Medicine is opening up new lines of attack in a crucial area of cancer care: preventing tumors from coming back.
Researchers have reported that a strict low-fat diet can lower the risk of recurrence among breast-cancer patients. Another study suggested that aspirin use may improve the odds of survival for colon-cancer patients who also receive standard postsurgical chemotherapy.
The new findings, presented at the annual meeting of the American Society of Clinical Oncology in Orlando, Fla., offer some hope in confronting one of the stubborn realities of cancer treatment. While advances in the early detection and treatment of tumors have led to lower death rates from diseases such as lung, breast and colon cancer, many tumors regrow and spread months or years after surgery. That is because the original tumor often sheds microscopic clusters of cells that survive the initial treatment.

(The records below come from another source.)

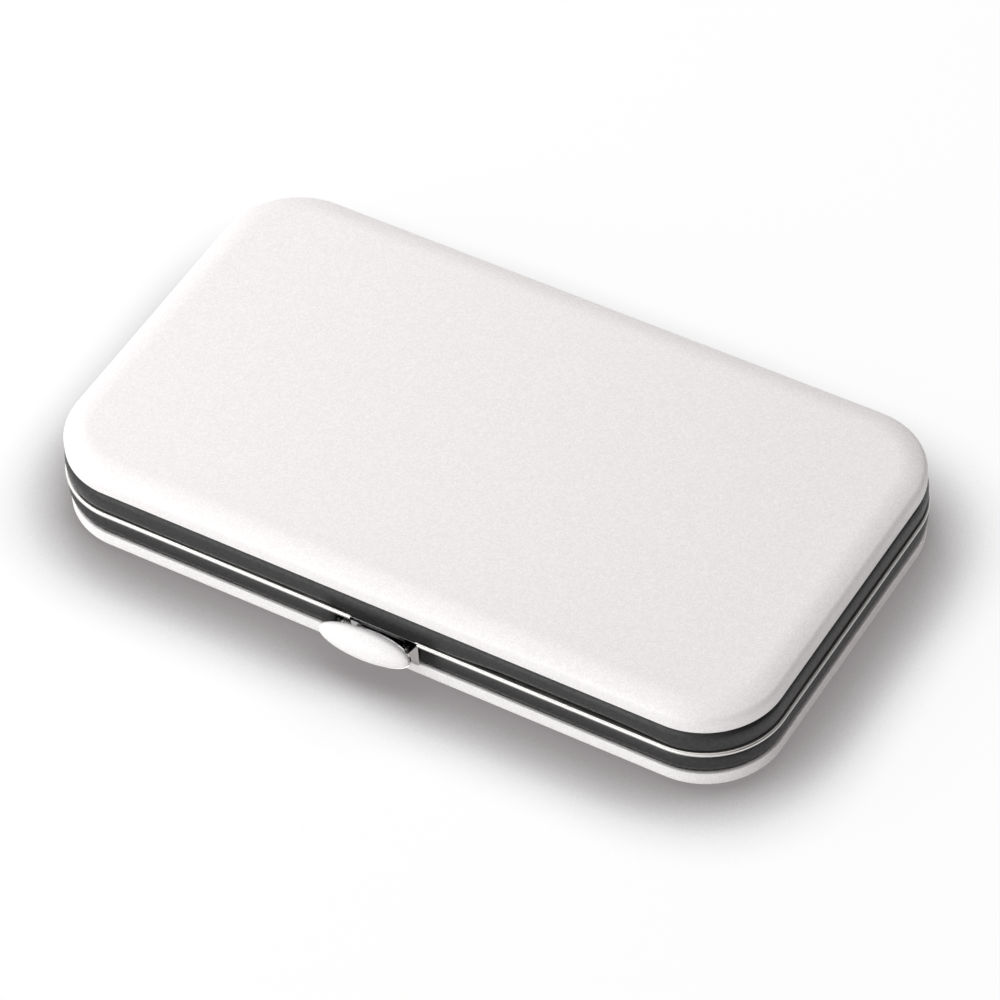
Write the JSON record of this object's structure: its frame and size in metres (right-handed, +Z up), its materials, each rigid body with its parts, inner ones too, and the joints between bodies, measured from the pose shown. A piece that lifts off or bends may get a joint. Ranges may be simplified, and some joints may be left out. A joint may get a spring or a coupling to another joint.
{
  "type": "manicure set case",
  "caption": "Slim hinged metal case with grained bands round its rim and a sprung clasp, fitted inside with manicure tools in a tray and under elastic straps.",
  "frame": {"origin": "centre of the flat face of the lower cover that the closed case rests on", "axes": "+X along the case, -Y towards the clasp, +Y towards the hinge, +Z up through the lid"},
  "size_m": [0.116, 0.0705, 0.0153],
  "materials": {
    "cover": "satin, fine sparkle grain",
    "rim_metal": "bright satin",
    "bead": "fine grain, semi gloss",
    "hinge_metal": "satin",
    "clasp_metal": "bright",
    "clasp_housing": "black gloss enamel",
    "clasp_lever": "bright chrome plate",
    "pin_metal": "satin",
    "clasp_tab": "satin",
    "spring_wire": "drawn wire",
    "flocked_tray": "flocked",
    "lid_panel": "flocked",
    "strap": "woven elastic",
    "tool_steel": "polished",
    "tool_fastener": "polished",
    "file_steel": "cut grain faces"
  },
  "bodies": {
    "lower_half": {"lower_cover": "cover", "lower_frame": "rim_metal", "lower_bead": "bead", "lower_tray": "flocked_tray", "lower_hinge_leaf": "hinge_metal", "hinge_pin": "hinge_metal", "latch_housing": "clasp_housing", "latch_pin": "pin_metal", "latch_spring": "spring_wire", "scissor_blade_lower": "tool_steel", "scissor_blade_upper": "tool_steel", "scissor_screw": "tool_fastener", "clipper_lower_jaw": "tool_steel", "clipper_upper_jaw": "tool_steel", "clipper_lever": "tool_steel", "clipper_stud": "tool_fastener", "clipper_rivet": "tool_fastener", "tweezers": "tool_steel"},
    "lid": {"upper_cover": "cover", "upper_frame": "rim_metal", "upper_bead": "bead", "upper_panel": "lid_panel", "upper_hinge_leaf": "hinge_metal", "catch_plate": "clasp_metal", "left_strap": "strap", "right_strap": "strap", "nail_file": "file_steel", "cuticle_pusher": "tool_steel"},
    "latch": {"latch_lever": "clasp_lever", "clasp_tab": "clasp_tab"}
  },
  "joints": [
    {"name": "lid_hinge", "type": "hinge", "parent": "lower_half", "child": "lid", "pos_m": [0, 0.03335, 0.00786], "axis": [-1, 0, 0], "range_deg": [0, 180]},
    {"name": "clasp_press", "type": "hinge", "parent": "lower_half", "child": "latch", "pos_m": [0, -0.03155, 0.00504], "axis": [1, 0, 0], "range_deg": [0, 10], "stiffness_Nm_per_rad": 0.02, "springref_deg": -14.9, "deforming": ["latch_spring"]}
  ]
}
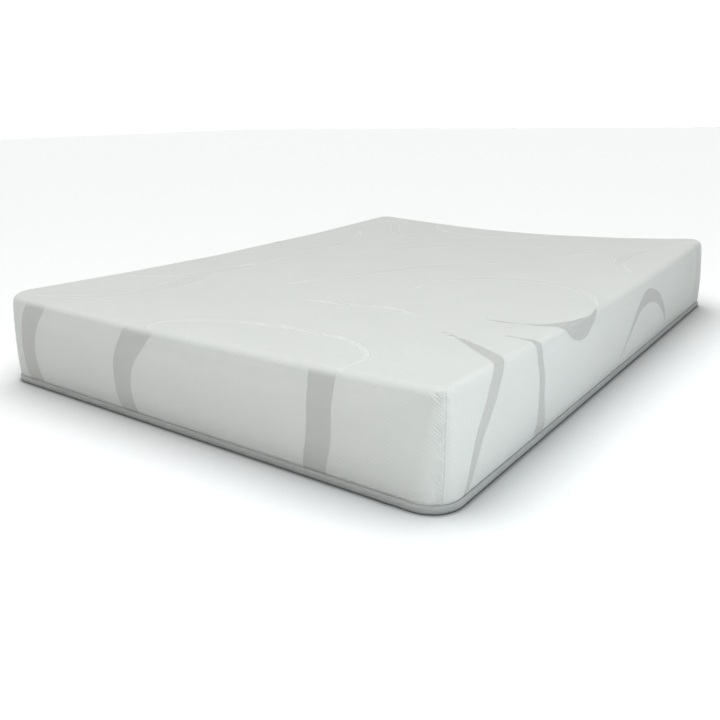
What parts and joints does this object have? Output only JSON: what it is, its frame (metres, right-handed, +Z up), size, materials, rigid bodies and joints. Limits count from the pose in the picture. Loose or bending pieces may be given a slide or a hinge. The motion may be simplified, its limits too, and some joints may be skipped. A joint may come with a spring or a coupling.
{
  "type": "memory foam mattress",
  "caption": "Rectangular memory foam mattress: glued foam layers in a sock, under a knitted cover bound to a non-slip base by an edge tape.",
  "frame": {"origin": "centre of the underside of the bottom panel", "axes": "+X across the width, +Y along the length towards the head end, +Z up through the thickness"},
  "size_m": [1.5302, 2.0382, 0.2702],
  "materials": {
    "bottom_fabric": "matte grey non-slip woven fabric",
    "base_foam": "open-cell polyurethane foam, matte",
    "comfort_foam": "soft open-cell foam, matte",
    "memory_foam": "dense viscoelastic foam, matte",
    "sock_knit": "fine rib knit, matte",
    "cover_knit": "white jacquard knit with grey-beige wave bands, soft sheen",
    "seam_thread": "polyester overlock thread",
    "binding_tape": "grey woven binding tape",
    "tape_thread": "polyester chain-stitch thread"
  },
  "bodies": {
    "root": {"bottom_panel": "bottom_fabric", "base_foam_layer": "base_foam", "comfort_foam_layer": "comfort_foam", "memory_foam_layer": "memory_foam", "fire_barrier_sock": "sock_knit", "knit_cover": "cover_knit", "corner_seam_foot_left": "seam_thread", "corner_seam_foot_right": "seam_thread", "corner_seam_head_left": "seam_thread", "corner_seam_head_right": "seam_thread", "edge_tape": "binding_tape", "tape_stitching": "tape_thread"}
  },
  "joints": []
}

Preventing recurrence is especially critical given the way cancer specialists increasingly view the concept of a cure for the disease. Instead of a one-time victory over cancer, a cure is likely to be the result of a longer process: Find tumors early, take them out via a combination of surgery, radiation and drug treatment and then prevent them from coming back.
Several other studies presented over the weekend also addressed the issue of tumor recurrence. Among the findings were indications that some cancer treatments, including the targeted biotechnology drug Herceptin and an osteoporosis drug called Femara, may also be useful weapons against recurring breast tumors.

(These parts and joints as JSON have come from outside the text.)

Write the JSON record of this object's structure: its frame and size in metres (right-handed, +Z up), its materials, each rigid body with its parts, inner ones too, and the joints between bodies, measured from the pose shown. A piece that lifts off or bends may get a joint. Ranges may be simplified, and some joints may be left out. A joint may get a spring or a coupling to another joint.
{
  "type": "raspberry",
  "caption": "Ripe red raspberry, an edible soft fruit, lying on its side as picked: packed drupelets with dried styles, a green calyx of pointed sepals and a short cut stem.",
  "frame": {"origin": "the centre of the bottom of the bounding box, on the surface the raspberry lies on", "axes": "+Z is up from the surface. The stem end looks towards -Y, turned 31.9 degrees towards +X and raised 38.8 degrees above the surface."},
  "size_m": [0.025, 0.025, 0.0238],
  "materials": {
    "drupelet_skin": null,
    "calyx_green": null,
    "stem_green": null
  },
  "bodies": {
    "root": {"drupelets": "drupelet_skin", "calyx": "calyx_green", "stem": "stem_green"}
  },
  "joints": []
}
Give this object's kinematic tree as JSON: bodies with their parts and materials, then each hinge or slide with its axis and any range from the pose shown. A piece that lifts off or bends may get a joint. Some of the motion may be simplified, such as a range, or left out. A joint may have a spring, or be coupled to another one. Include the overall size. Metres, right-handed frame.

While oncologists are heartened by the new findings, many stress that the battle against recurring tumors will continue. Gabriel Hortobagyi, a cancer researcher at the M.D. Anderson Cancer Center in Houston, notes that advances over the past several years have reduced the risk of death from breast cancer by 60 percent to 65 percent, and that adding drugs like Herceptin may reduce the risk by as much as 80 percent.
"We are getting much better," Hortobagyi says. "But it's not enough until we reach 100 percent."
The most immediate impact on existing treatment is likely to come from the Herceptin trial, which demonstrated that the drug can reduce the recurrence of certain particularly aggressive breast-cancer tumors by 52 percent when added to standard chemotherapy following surgery.